*REQUIRED TASK*: Could you write out the opening lines of the data, word for word, stopping after the line that contains "from mathutils import Matrix, Vector"?

### MATERIAL PROVIDED ###

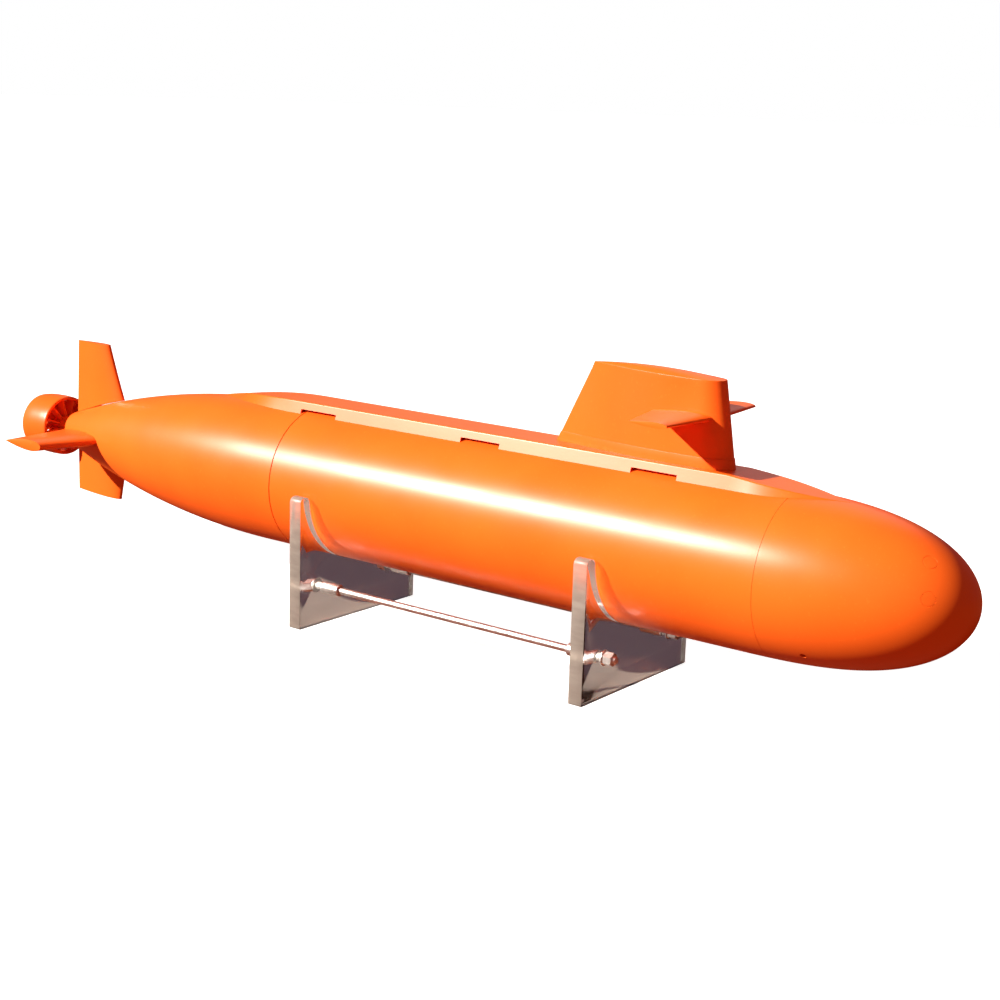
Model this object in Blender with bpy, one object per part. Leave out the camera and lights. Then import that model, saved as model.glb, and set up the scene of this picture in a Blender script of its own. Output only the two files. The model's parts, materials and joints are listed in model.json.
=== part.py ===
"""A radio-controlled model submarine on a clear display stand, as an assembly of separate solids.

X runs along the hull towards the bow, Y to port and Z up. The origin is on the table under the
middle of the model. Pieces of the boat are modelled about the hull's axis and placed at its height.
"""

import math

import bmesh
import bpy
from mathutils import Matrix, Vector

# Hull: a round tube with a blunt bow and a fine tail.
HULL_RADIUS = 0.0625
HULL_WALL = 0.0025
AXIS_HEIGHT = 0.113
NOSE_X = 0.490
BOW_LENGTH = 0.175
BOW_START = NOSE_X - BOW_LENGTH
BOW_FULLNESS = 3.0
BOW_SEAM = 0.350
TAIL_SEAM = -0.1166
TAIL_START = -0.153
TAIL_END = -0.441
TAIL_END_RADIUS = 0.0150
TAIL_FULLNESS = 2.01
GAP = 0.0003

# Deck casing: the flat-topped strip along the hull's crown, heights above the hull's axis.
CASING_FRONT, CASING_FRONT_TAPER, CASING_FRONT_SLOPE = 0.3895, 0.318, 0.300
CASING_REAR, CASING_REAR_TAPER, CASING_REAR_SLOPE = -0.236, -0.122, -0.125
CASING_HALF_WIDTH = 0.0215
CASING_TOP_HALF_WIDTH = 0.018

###

*REPLY TO THE EXERCISE*:
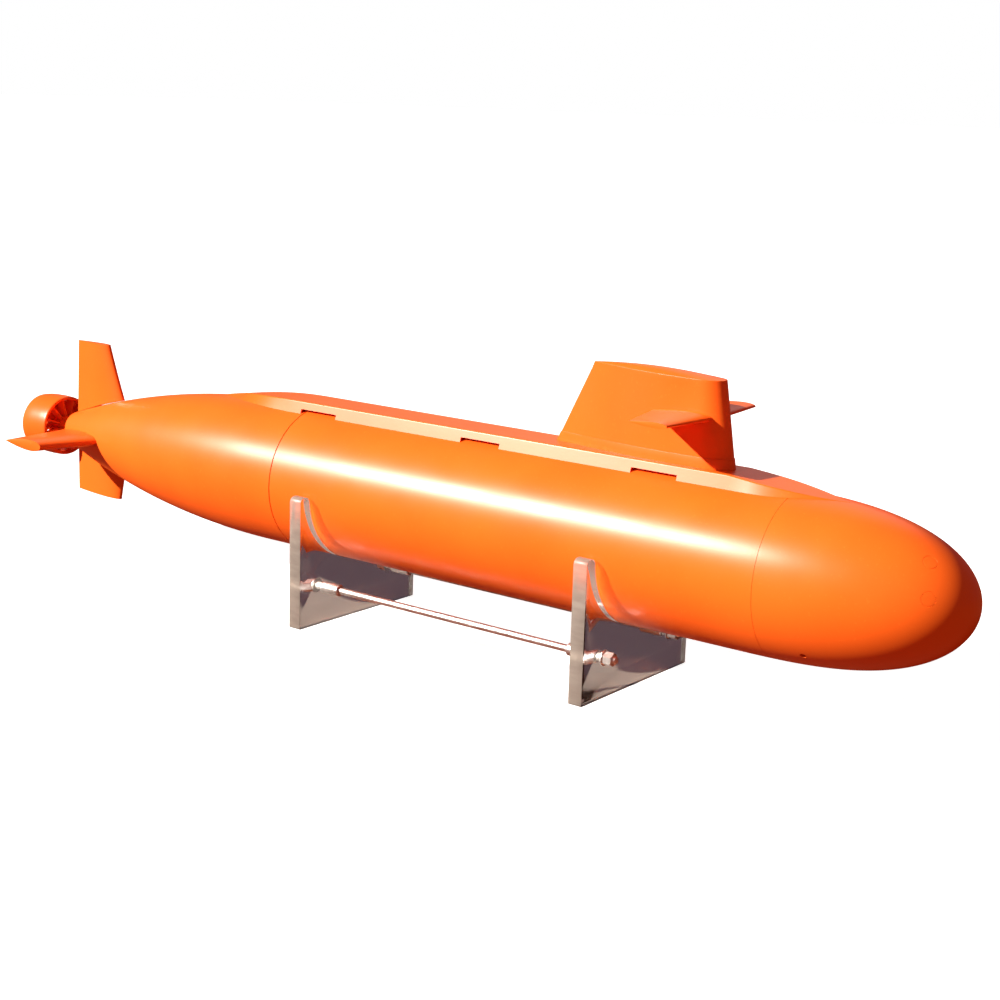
Model this object in Blender with bpy, one object per part. Leave out the camera and lights. Then import that model, saved as model.glb, and set up the scene of this picture in a Blender script of its own. Output only the two files. The model's parts, materials and joints are listed in model.json.
=== part.py ===
"""A radio-controlled model submarine on a clear display stand, as an assembly of separate solids.

X runs along the hull towards the bow, Y to port and Z up. The origin is on the table under the
middle of the model. Pieces of the boat are modelled about the hull's axis and placed at its height.
"""

import math

import bmesh
import bpy
from mathutils import Matrix, Vector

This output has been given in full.